Special Olympics involves the parents and siblings of all our athletes. They help to coach and train the athletes. They provide transportation. They sit on Boards of Directors. They raise money. 10,000 parents and siblings attended our last International Games. They were housed, fed, and transported, free-of-charge, by volunteer hosts and families. They wore T-shirts proudly announcing that they were the parents of a Special Olympian. They sat in specially reserved seats.

No wonder that this very year, 1988, “Special Olympics” was formally recognized, even adopted, so to speak, by The International Olympic Committee. We are the only sports organization authorized by the I.O.C. to use the word “Olympics” in our title!
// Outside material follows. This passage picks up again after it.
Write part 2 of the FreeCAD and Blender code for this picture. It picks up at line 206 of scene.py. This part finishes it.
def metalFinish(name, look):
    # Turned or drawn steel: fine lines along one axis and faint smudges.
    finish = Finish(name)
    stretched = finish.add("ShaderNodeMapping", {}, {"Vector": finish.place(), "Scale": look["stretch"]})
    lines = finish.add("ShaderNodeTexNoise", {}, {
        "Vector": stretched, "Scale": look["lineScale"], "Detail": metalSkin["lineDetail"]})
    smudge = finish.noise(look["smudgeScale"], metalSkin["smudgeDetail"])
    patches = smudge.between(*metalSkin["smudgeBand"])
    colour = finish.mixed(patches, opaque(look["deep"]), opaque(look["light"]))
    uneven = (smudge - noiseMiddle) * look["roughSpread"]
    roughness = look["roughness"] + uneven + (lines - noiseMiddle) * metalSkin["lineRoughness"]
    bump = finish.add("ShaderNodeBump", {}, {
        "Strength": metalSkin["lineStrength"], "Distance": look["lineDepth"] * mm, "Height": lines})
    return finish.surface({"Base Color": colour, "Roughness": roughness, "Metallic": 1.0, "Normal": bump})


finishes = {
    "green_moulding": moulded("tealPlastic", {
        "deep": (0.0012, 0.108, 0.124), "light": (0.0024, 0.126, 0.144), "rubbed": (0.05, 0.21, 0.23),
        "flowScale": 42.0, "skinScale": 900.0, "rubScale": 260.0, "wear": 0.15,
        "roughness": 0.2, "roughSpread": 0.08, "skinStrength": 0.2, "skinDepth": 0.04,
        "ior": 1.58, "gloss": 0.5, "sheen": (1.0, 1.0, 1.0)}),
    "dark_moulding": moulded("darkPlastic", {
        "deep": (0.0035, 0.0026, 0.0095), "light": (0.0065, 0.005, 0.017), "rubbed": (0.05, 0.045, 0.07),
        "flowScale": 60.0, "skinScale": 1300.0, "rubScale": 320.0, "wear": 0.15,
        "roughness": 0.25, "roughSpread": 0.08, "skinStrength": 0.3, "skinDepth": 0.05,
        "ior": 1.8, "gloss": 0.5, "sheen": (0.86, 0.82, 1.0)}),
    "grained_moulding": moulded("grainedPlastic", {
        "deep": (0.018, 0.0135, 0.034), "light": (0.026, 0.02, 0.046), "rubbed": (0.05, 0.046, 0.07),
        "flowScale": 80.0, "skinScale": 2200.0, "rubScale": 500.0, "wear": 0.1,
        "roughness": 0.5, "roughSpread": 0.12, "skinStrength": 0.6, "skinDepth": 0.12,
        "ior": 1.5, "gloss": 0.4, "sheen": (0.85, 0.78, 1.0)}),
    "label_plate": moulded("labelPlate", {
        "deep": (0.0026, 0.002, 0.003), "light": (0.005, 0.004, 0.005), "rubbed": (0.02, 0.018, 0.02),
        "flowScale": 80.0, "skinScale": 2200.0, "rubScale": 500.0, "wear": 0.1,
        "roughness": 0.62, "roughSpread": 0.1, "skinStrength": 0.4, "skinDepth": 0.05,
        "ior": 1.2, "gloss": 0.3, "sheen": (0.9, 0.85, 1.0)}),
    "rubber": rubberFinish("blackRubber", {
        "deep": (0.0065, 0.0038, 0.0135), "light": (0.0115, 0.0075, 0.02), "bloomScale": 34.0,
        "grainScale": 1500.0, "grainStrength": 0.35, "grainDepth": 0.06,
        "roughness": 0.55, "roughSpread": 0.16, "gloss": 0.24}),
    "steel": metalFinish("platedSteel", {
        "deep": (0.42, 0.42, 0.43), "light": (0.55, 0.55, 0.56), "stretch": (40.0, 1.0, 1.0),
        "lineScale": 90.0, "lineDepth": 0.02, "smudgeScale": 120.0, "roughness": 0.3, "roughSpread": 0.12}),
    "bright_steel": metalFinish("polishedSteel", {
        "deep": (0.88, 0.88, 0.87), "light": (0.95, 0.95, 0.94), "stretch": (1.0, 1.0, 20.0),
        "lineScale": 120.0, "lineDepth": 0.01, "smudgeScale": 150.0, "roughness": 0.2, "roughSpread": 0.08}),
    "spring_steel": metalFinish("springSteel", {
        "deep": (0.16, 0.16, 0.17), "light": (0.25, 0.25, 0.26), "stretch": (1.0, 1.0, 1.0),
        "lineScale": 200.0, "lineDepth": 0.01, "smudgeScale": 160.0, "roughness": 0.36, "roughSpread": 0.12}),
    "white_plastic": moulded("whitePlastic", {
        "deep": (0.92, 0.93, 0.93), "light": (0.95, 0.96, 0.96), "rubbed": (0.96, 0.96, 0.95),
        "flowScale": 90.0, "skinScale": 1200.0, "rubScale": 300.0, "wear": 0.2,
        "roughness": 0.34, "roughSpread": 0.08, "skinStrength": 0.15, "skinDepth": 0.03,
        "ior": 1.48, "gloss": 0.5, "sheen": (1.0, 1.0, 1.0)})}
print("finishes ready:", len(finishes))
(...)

No wonder that industrialists, businessmen, and labor leaders support Special Olympics. Proctor & Gamble dramatizes their support for Special Olympics in their direct mail and shopping-center, sales programs. They have paid $1,500,000 per annum, for eight years in succession, to use our logo and name in their advertising. IBM, AT&T, Minneapolis Honeywell, Pan-Am Airways, VISA credit cards, and many more corporations like Nike Shoe Company, pay us to use our name to sell their products and services, because Special Olympics is good business for them. United Technologies, the huge industrial corporation, embraced Special Olympics in part because 3,000 of their employees were working for Special Olympics as volunteers in the State of Connecticut alone. They know Special Olympics was good for their own employee relations, their community, and for their reputation with the public.

Why do I bother this audience with all this information about the nature of “Special Olympics”.
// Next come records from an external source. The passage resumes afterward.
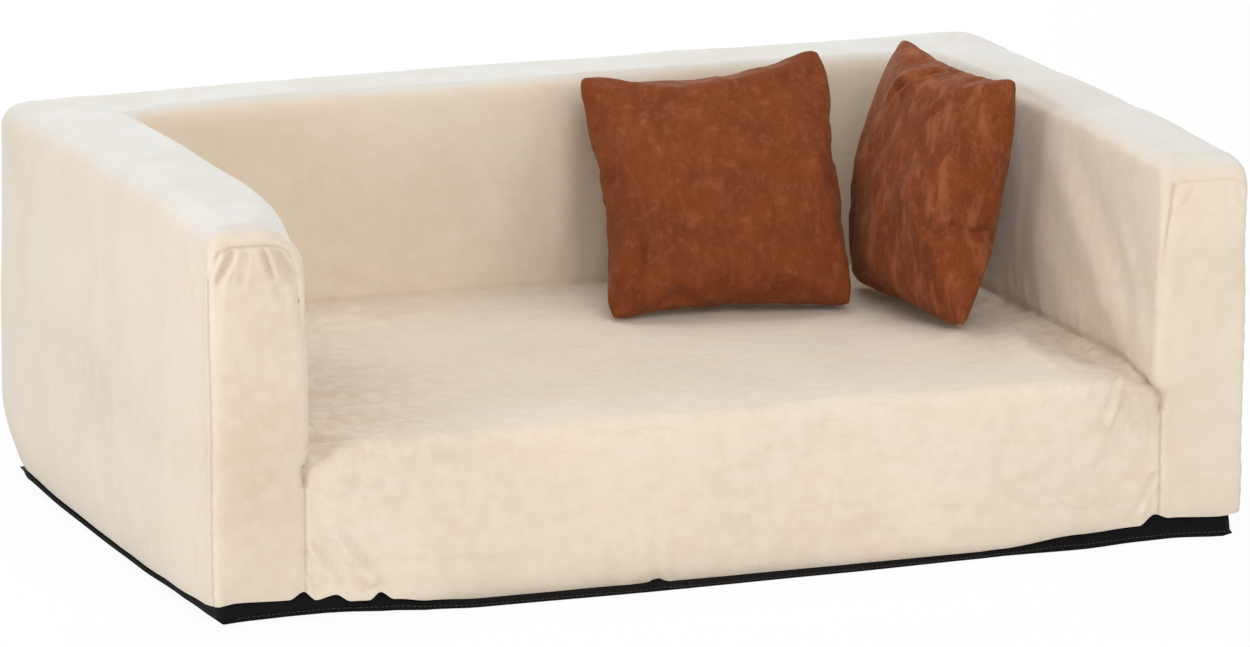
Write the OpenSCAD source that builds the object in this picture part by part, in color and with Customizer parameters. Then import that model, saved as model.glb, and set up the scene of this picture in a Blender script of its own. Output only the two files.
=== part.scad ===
// Dog sofa bed: a U of foam (two arms and a back) round a two-layer foam seat,
// in a sewn cream cover with a black base cloth, a straight zip along the rear
// hem and two loose scatter cushions.
// Frame: X to the right, Y to the rear, Z up, origin on the floor under the middle.

/* [Body] */
// Width over both arms
body_w = 1100; // [900:10:1400]
// Depth from the front of the arms to the rear of the back
body_d = 720; // [600:10:900]
// Height of the arms and the back above the floor
body_h = 395; // [330:5:500]
// Thickness of each arm
arm_t = 92; // [75:1:130]
// Thickness of the back
back_t = 110; // [90:1:150]
// Height of the covered seat above the floor
seat_h = 170; // [140:1:210]

/* [Soft edges] */
// Radius of the long top edges of the arms and the back
edge_r = 26; // [14:1:34]
// Radius over the top front edge of each arm
arm_front_r = 24; // [12:1:40]
// Radius of the two upright corners at the rear
rear_corner_r = 26; // [16:1:45]
// Radius of the outer upright corners at the front
front_corner_r = 5; // [3:0.5:6]
// Radius of the inner upright corner at the front of each arm, above the seat
arm_inner_r = 10; // [5:1:20]
// Radius of the seat's front edge
seat_front_r = 28; // [15:1:45]

/* [Cover] */
// Thickness of the cover fabric with its backing
cover_t = 2.2; // [1.2:0.1:3.5]
// Fit gap between a cover and the foam inside it
foam_gap = 0.3; // [0.1:0.1:1]
// Height of the cover's lower edge above the floor
hem_h = 15; // [14:0.5:22]
// How far the front panel reaches round the arm's upright corners
front_wrap = 7; // [6.5:0.5:12]
// Distance of the front panel's top seam below the top of the arm
front_seam_drop = 24; // [12:1:50]

/* [Foam] */
// Thickness of the soft top layer of the seat
comfort_t = 50; // [20:5:80]
// Length of each 45 degree end of the mitre between an arm and the back
mitre_run = 38; // [36:1:44]

/* [Base] */
// Thickness of the black base cloth
base_t = 1.5; // [0.8:0.1:3]
// Thickness of the base cloth's turned-up border
border_t = 1.2; // [0.8:0.1:1.8]
// Height to which the border runs up behind the hem
border_h = 18.5; // [18:0.5:28]
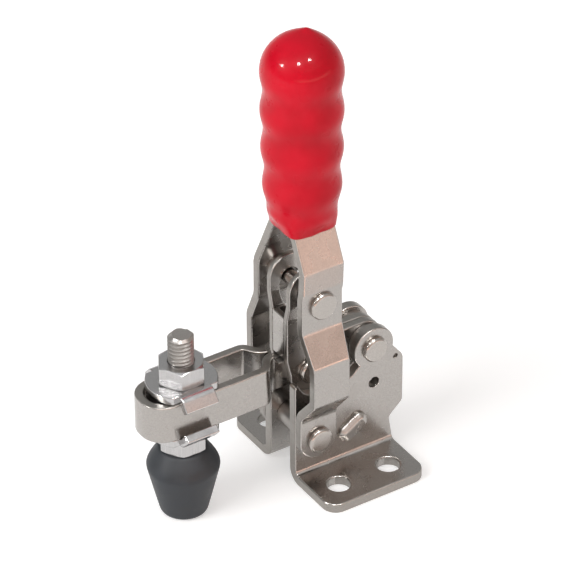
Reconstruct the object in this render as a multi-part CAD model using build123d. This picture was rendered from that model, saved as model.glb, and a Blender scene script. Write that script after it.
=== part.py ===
"""Vertical-handle hold-down toggle clamp with a looped arm, in millimetres.

+Z is up, the arm points to -X, and +Y is the far side. The origin lies on the mounting face, at the
centre of the four base bolts. The clamp is modelled closed: handle upright, arm level, tip on the work.
"""
import os
from math import atan2, cos, degrees, hypot, radians, sin

from build123d import *

# Pivots, seen from the side as (x, z)
handle_pivot = (-8.35, 12.3)        # handle legs on the base
arm_pivot = (8.1, 29.6)             # rear end of the arm on the base
toggle_pivot = (-8.35, 50.3)        # link on the handle legs
link_pivot = (-7.2, 28.1)           # link on the arm, just past the dead centre
open_angle = 57.0                   # travel of the handle, upright to its stop

# Base: two bent plates, one the mirror of the other
base_sheet = 2.5
base_gap = 7.8                      # between the inner faces of the two plates
base_length = 26.4
base_width = 42.4                   # over both flanges
base_bend = 1.1                     # inside radius of the flange bend
flange_corner = 3.6
bolt_hole = 5.5
bolt_pitch_x = 13.5
bolt_pitch_y = 29.0
horn_height = 26.8                  # front corner of a plate
horn_radius = 0.6
rear_reach = 16.1                   # rear edge of a plate, behind the origin
rear_waist = 12.4                   # rear edge just above the flange
rear_step = (8.6, 12.0)             # heights between which the rear edge runs in to the waist
shoulder_drop = 4.9                 # top of the rear shoulder, under the arm pivot
shoulder_radius = 2.6
arm_lobe = 5.3
saddle_gap = 1.9                    # clear space round the head of the link rivet
saddle_end = (2.2, 24.2)            # rear end of the saddle, under the arm lobe
index_hole = 2.8
index_place = (8.1, 20.1)
dimple = 1.1
dimple_depth = 0.5
dimple_place = (13.9, 25.3)
stop_length = 8.0                   # pressed lug that stops the open handle
stop_height = 4.6
stop_reach = 1.7
stop_offset = 7.7                   # its middle, along the open handle from the pivot

# Handle: two bent straps in a dipped grip
strap_sheet = 2.3
strap_width = 10.7
strap_waist = 9.5                   # across the bulge
strap_foot = 5.0                    # radius of the rounded foot
strap_bend = 3.0                    # bend radius on the outer face
grip_lean = 1.3                     # the grip's axis stands this far behind the pivots
lean_levels = (52.5, 58.5)          # the straps lean back between these heights
toggle_flat = 10.2                  # half width over the straps at the toggle pivot
bulge_flat = 14.3                   # half width over the bulge
foot_levels = (19.0, 25.7)          # the straps run in from the bulge to the base
bulge_levels = (36.0, 44.0)
flat_top = 54.0
throat_level = 58.6                 # from here the straps run in steeply to the grip
throat_half = 8.95
neck_level = 68.6
neck_half = 4.3
strap_top = 104.0

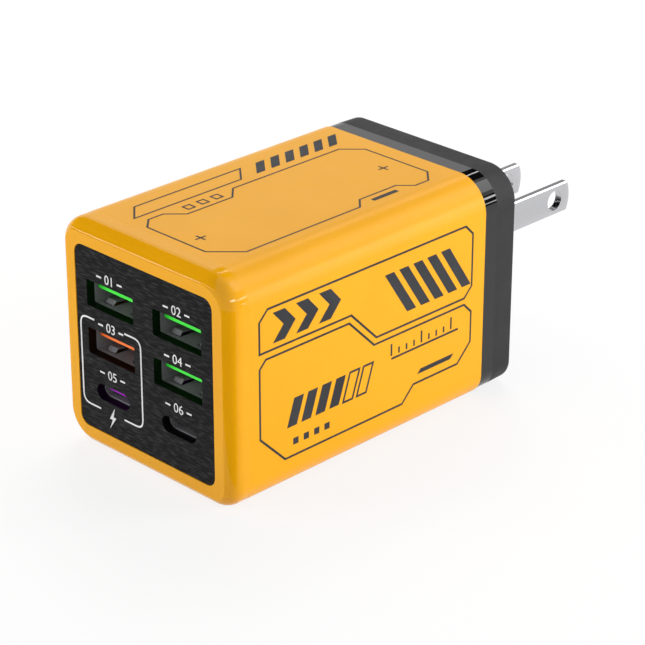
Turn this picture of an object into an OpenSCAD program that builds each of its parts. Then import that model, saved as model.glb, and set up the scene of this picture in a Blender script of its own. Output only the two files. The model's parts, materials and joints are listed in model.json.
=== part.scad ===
// Wall charger: four rectangular and two oval sockets in front, two flat
// blades at the back. Millimetres, +Z up, the sockets face -Y.
// Inside each module the origin is the centre of the front rim, and place()
// moves the piece so that the charger stands over the middle of its footprint.

/* [Housing] */
// Width of the housing
body_w = 44.4; // [44:0.1:54]
// Height of the housing
body_h = 44.4; // [44.4:0.1:54]
// Length of the coloured sleeve
sleeve_l = 65; // [64:0.5:90]
// Wall thickness of the sleeve
wall = 1.6; // [1.2:0.02:2]
// Radius of the top right and the bottom left long edge
edge_r = 6.7; // [5.5:0.1:8.5]
// Radius of the top left and the bottom right long edge
edge_s = 4.8; // [4:0.1:8.5]
// How far the rounding of the front rim reaches in from the sides
rim_w = 1.9; // [1:0.1:2.4]
// How far the rounding of the front rim reaches back along the sides
rim_l = 3.1; // [2.4:0.1:4]

/* [Front panel] */
// Width of the front panel
plate_w = 35.8; // [35:0.1:37]
// Height of the front panel
plate_h = 36; // [35:0.1:37]
// Corner radius of the front panel
plate_r = 2; // [1:0.1:3]
// Thickness of the front panel
plate_t = 1.8; // [1:0.1:2.4]
// How far the panel lies below the rim
plate_set = 0.1; // [0:0.05:0.5]
// Width of the ledge that the panel rests on
ledge_w = 1.3; // [1:0.1:1.6]
// Thickness of that ledge
ledge_t = 1.2; // [0.8:0.1:2]

/* [Sockets] */
// Distance between the two columns of sockets
column_pitch = 17.6; // [16.6:0.1:18]
// Distance between the rows of sockets
row_pitch = 9.45; // [7.5:0.05:9.8]
// Height of the middle row above the panel's centre
row_shift = -0.35; // [-0.6:0.05:0.6]
// Opening width of the rectangular socket
wide_w = 12.5; // [12.2:0.1:12.8]
// Opening height of the rectangular socket
wide_h = 5.12; // [4.9:0.02:5.4]
// Opening width of the oval socket
oval_w = 8.34; // [8.2:0.02:9]
// Opening height of the oval socket
oval_h = 2.56; // [2.4:0.02:2.8]
// Sheet thickness of the socket shells
sheet = 0.3; // [0.2:0.05:0.35]
// Depth of the sockets, from the panel to the socket board
socket_l = 13; // [12:0.2:15.6]
// Width of the tongue in the rectangular socket
wide_tongue_w = 11.1; // [10:0.1:11.4]
// Thickness of the tongue in the rectangular socket
wide_tongue_t = 1.84; // [1.6:0.02:2]
// Width of the tongue in the oval socket
oval_tongue_w = 6.69; // [6:0.01:6.9]
// Thickness of the tongue in the oval socket
oval_tongue_t = 0.7; // [0.6:0.05:0.8]

/* [Rear] */
// Length of the glossy ring
ring_l = 3.4; // [2:0.1:6]
// Length of the rear cap that shows
cap_l = 5.5; // [4:0.1:8]
// How far the ring and the cap lie inside the sleeve's faces
band_set = 0.15; // [0:0.05:0.4]
// Taper of the cap, on each side
cap_taper = 0.15; // [0:0.05:0.6]
// Radius round the cap's rear face
cap_r = 0.8; // [0.5:0.1:1.5]
// Thickness of the cap's rear wall
cap_wall = 2; // [1.6:0.1:3]
// Thickness of the cap's collar inside the sleeve
collar_t = 1.2; // [1:0.1:1.6]
// Length of the collar inside the sleeve
collar_l = 5; // [3.5:0.1:6]

/* [Blades] */
// Distance between the blades
blade_pitch = 12.7; // [12.4:0.1:13]
// Thickness of a blade
blade_t = 1.5; // [1.4:0.02:1.65]
// Height of a blade
blade_h = 6.35; // [6.1:0.05:6.6]
// Length of a blade behind the cap
blade_l = 34; // [15.9:0.1:36]
// Height of the blades above the housing's centre
blade_rise = 2.8; // [-3:0.1:5]
// How far the blade's end bulges out between its corners
tip_bulge = 1; // [0.4:0.1:1.5]
// Radius of the hole in a blade
blade_hole_r = 2.1; // [1.4:0.05:2.2]
// Distance of that hole from the tip
blade_hole_tip = 4.7; // [4:0.1:6]

/* [Boards] */
// Thickness of the circuit boards
board_t = 1.6; // [1:0.1:1.6]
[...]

I do so first so that you will know us for what we truly are... an organization for persons of all abilities, aiming to improve life in all its aspects for all persons with mental retardation. That’s why we send coaches and other experts to improve Special Olympics in all countries...to Communist China, to Castro’s Cuba, to Israel and to Muslim countries, to Poland and Korea, to Japan and the Seychelles Island, to Northern as well as Southern Ireland. We rejoice in victories by persons with mental retardation, no matter what their age, sex, tribal, political, or national background. 250,000,000 persons with Mental Retardation are alive tonight all over the world. They need us. They need you! European Special Olympics Games here in Glasgow will light a candle of hope for all those 250,000,000 persons. For they know that what you do here, they will be able to do some day in their own towns and cities. They know that we and you recognize the God-given beauty inside every human being. They know that you and we will not allow the physical or mental disabilities of a person’s body deter us from helping and acclaiming the beauty within that body, the glory they possess, because they, just as much as we, were crated in God’s Image and Likeness, and are called to live with Him forever.

Peace requires the simple but powerful recognition that what we have in common as human beings is more important and crucial than what divides us.